What You Need to Know About Data Science

August 26, 2016

At Winmo we continuously track trending job titles as a barometer for what skills have a growing value across the advertising and marketing industry. In the last few years, one stands out more than any other: data scientist.

These are people who filter, manage and analyze data sets. They apply human learning to machine learning to create the kind of intelligence their organizations can act on. They understand infrastructure and data relationships, and eat statistical analysis with a side of production coding for breakfast.

Where did data science come from?

Historically speaking, data science was, mostly, an academic discipline until about a decade ago—and we knew it as statistics until about 20 years ago. Every company uses data of some kind—even if it’s as basic as how much they earned and spent in a period. But those are rudimentary ledgers compared to the crazy genius-level data juggling required to be a data scientist. Those guys take data from across functions and processes, and understand the story it tells. But more importantly, they understand the importance of the story to the organization’s growth plans.

A straight line from early data science to now cuts through three corporate culture shifts:

  1. In the 1980s, the manufacturing sector had fallen in love with Phillip Crosby’s Absolutes of Quality Management and its “zero defects” philosophy. This focused on the measurement of processes in an attempt to eliminate defects and, by extension, the hidden costs of correcting them. Businesses everywhere began using phrases like “key performance indicators,” which had first found a home in the banking industry about a decade earlier. Companies were measuring everything, some of it useful, some of it less so. But by the end of the decade, measurement of at least some non-financial KPIs was a standard practice in most businesses.
  1. The tech boom that started in the early 1990s created a slew of high paying opportunities for workers with an interest in science, technology, engineering and math. Suddenly nerds were cool—and getting rich. Grade school kids, hoping to latch onto these new, high-paying dotcom jobs, directed their studies toward STEM subjects, which included some fundamentals of statistical analysis and some coding.
  1. By 2000, graduates who were comfortable with the rapidly changing pace of technology were already entering the job market; coincidentally, plummeting prices of storage media and the explosion of ADSL and broadband internet services were making electronic storage and transfer cheaper than it had ever been.

First we measured, then we educated our workforce, and then we created the technologies they needed. All at once, it seemed, technology and human ability to measure and make sense of huge amounts of data (Big Data) converged, and corporate data science was born.

So data science is just another name for business intelligence?

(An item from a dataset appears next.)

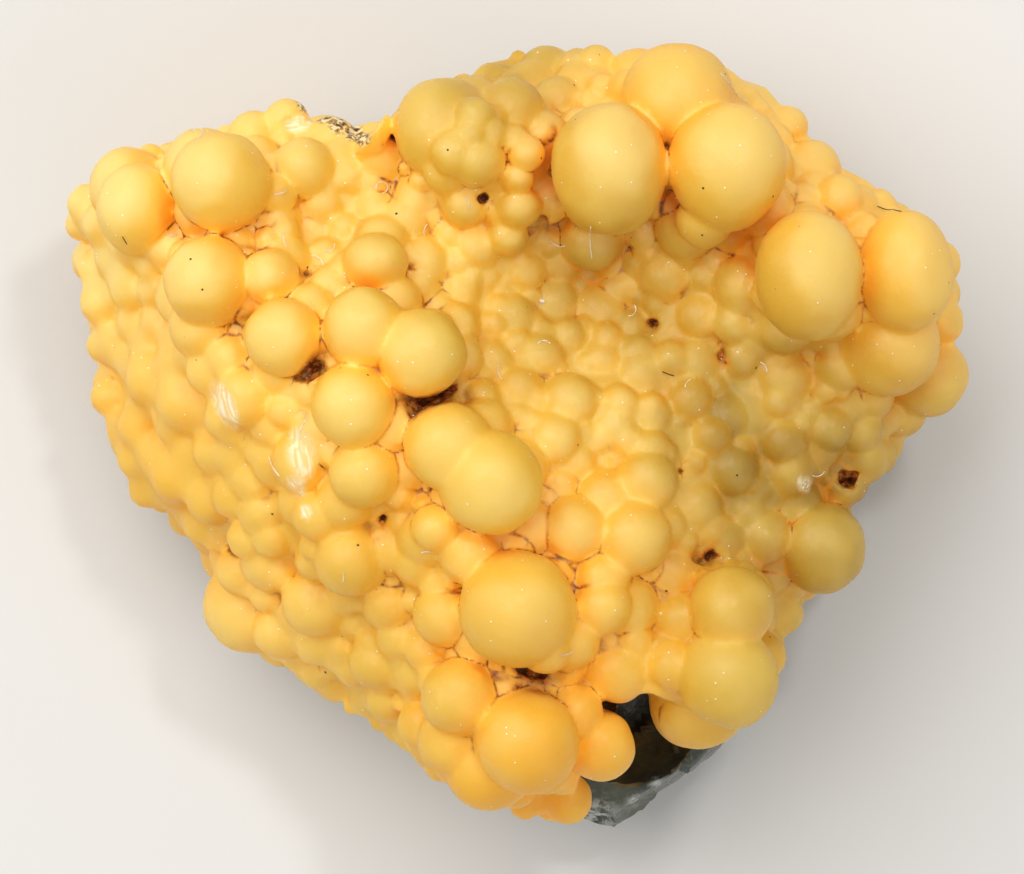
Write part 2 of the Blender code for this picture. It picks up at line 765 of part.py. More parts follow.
def make_crust():
    """The yellow crust with all of its globes, in one piece."""
    crust = link("mimetite_crust", ground_shape(0.0))
    shown = shown_globes()
    hidden = side_globes()
    hidden += fill_globes(shown + hidden)
    combine(crust, "UNION", globe_things(hidden, len(shown)))
    pits = [link(f"pit_{number}", pit_shape(*pit)) for number, pit in enumerate(PITS)]
    combine(crust, "DIFFERENCE", [*pits, link("mouth", mouth_shape())])
    combine(crust, "UNION", globe_things(shown, 0))
    shape = bmesh.new()
    shape.from_mesh(crust.data)
    for height, rise_x, rise_y in CRUST_EDGES:
        facing = Vector((rise_x, rise_y, -1.0)).normalized()
        cut_flat(shape, Vector((0.0, 0.0, height)) * MM, facing)
    bmesh.ops.triangulate(shape, faces=shape.faces[:])
    shape.to_mesh(crust.data)
    shape.free()
    fuse(crust, FUSE_VOXEL)
    keep_outer_skin(crust)
    simplify(crust, CRUST_FACES)
    cutters = [
        link("rock_cutter", ground_shape(CRUST_THICKNESS - ROCK_GAP)),
        link("ledge_cutter", ledge_shape(LEDGE_GAP)),
    ]
    combine(crust, "DIFFERENCE", cutters)
    keep_outer_skin(crust)
    crust.data.materials.clear()
    crust.data.materials.append(material("mimetite", YELLOW, YELLOW_ROUGHNESS))
    return crust


def main():
    for thing in list(bpy.data.objects):
        bpy.data.objects.remove(thing)
    make_rock()
    make_crust()


if __name__ == "__main__":
    main()
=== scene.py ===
"""Mimetite specimen: the looks of a botryoidal crust of yellow globes on broken vein quartz.

Sizes in the tables are in millimetres, in the frame of the solids: X to the right and Y up in the
displayed face, Z up from the surface that the specimen lies on.
"""

import math
import random

import bmesh
import bpy
import numpy as np
from mathutils import Matrix, Vector, noise
from mathutils.bvhtree import BVHTree


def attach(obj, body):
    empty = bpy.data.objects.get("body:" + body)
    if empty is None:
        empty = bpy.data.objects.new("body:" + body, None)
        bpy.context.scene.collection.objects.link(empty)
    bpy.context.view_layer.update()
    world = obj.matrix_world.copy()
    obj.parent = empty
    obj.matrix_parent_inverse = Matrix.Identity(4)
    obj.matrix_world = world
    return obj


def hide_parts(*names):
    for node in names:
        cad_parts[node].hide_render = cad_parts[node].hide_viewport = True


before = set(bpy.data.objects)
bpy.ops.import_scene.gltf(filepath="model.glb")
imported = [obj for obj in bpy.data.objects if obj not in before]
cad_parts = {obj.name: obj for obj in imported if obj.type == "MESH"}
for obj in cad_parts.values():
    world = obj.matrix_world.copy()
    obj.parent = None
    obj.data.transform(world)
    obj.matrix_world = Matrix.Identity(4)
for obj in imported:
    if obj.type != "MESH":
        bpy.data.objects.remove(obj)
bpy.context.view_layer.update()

bl_info = {
    "name": "Mimetite specimen",
    "version": (1, 0, 0),
    "blender": (4, 5, 0),
    "location": "3D View > Sidebar > Mimetite",
    "description": "Makes a botryoidal mimetite specimen on its quartz, with a studio around it",
    "category": "Add Mesh",
}

MM = 0.001

# The point under the specimen that the ground is measured from.
HEART = np.array((0.0, 0.0, -12.0))
SUNK_RADII = (0.6, 1.0, 1.6, 2.4)
SUNK_SHARES = (-0.4, -0.2, 0.05, 0.35)
GROUND_BLUR = 0.045
CRUST_THICKNESS = 2.6
ROCK_GAP = 0.5
LEDGE_GAP = 0.3
HULL_SLANT = 1.6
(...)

Most jobs in the agency, adtech and media sales fields involve some data manipulation, or at least an understanding of data terms. Whether it’s open rates, click-through, pageviews, bounce rates, abandoned shopping carts, sales opportunities won or lost, calls made per day…it’s almost impossible to get through a workday without being held accountable to some kind of numbers.

But that doesn’t mean business intelligence and data science are interchangeable disciplines or titles.

Business intelligence typically looks at that data and talks about what’s already happened. It’s primarily a reactive or responsive function. Data scientists take that data and use it to create models that can be used to predict the future. This requires advanced skills, tools that can manipulate staggering amounts of data, and sometimes multiple computers running in clusters or parallel to provide enough processing power. The data matters here, too. Business intelligence usually comes from simple internal data sources, whereas data science might pull data from dozens of internal and external sources.

Visualizing the flow of data through a process or system helps managers see trouble spots early so they can take action. This is true whether your organization is a shipping warehouse or a data warehouse. This visualization needs machine intelligence, usually found in tools like Tableau and Hadoop, SQL and NoSQL databases, programming languages like R, Python, Java and JavaScript, and various APIs. If it sounds techy and serious, it’s because data science is techy and serious.

Graphical representations of data using these tools go far beyond simple Excel charts, and while most of the published charts tend to be a look back, they can be used to visualize various possible future scenarios (but businesses tend to keep their predictions private).

dataviz.png

See more visualizations like this one at Tableau’s Public Gallery.

What’s the benefit of hiring a data scientist?

Beyond simply measuring what your company does, or has done, a data scientist is a strategic role that can guide your company by spotting trends before they develop. A data scientist will find bubbles before they burst, and help you understand social, geographic, technological, economic and other factors that can affect your business.

Baseball writer Bill James once wrote, “I find it remarkable that, in listing offences, the league will list first—meaning best—not the team which scored the most runs, but the team with the highest batting average. It should be obvious that the purpose of an offense is not to compile a high batting average.”

And that’s where many businesses live. They know they should be measuring something, but end up measuring the wrong things. Batting averages don’t convert into wins and not all corporate measures convert into revenues. If revenue is important to your business, you need to identify the outputs and activities that affect revenue generation.

Similarly, if brand awareness is a priority, you’ll need a way to measure that; if social impact is your game, think about how to measure that. Data science is how you predict outcomes before they happen.

If you’re thinking about hiring a data scientist, remember there’s a gulf between business intelligence and data science. The combination of academic learning and technical skills required to be a data scientist come at a price, and an actual data scientist hire is likely to cost six figures, and maybe as much as 50 percent more than a business intelligence analyst or a data analyst.

Now all you need to do is run the numbers to see whether you need a scientist or an analyst.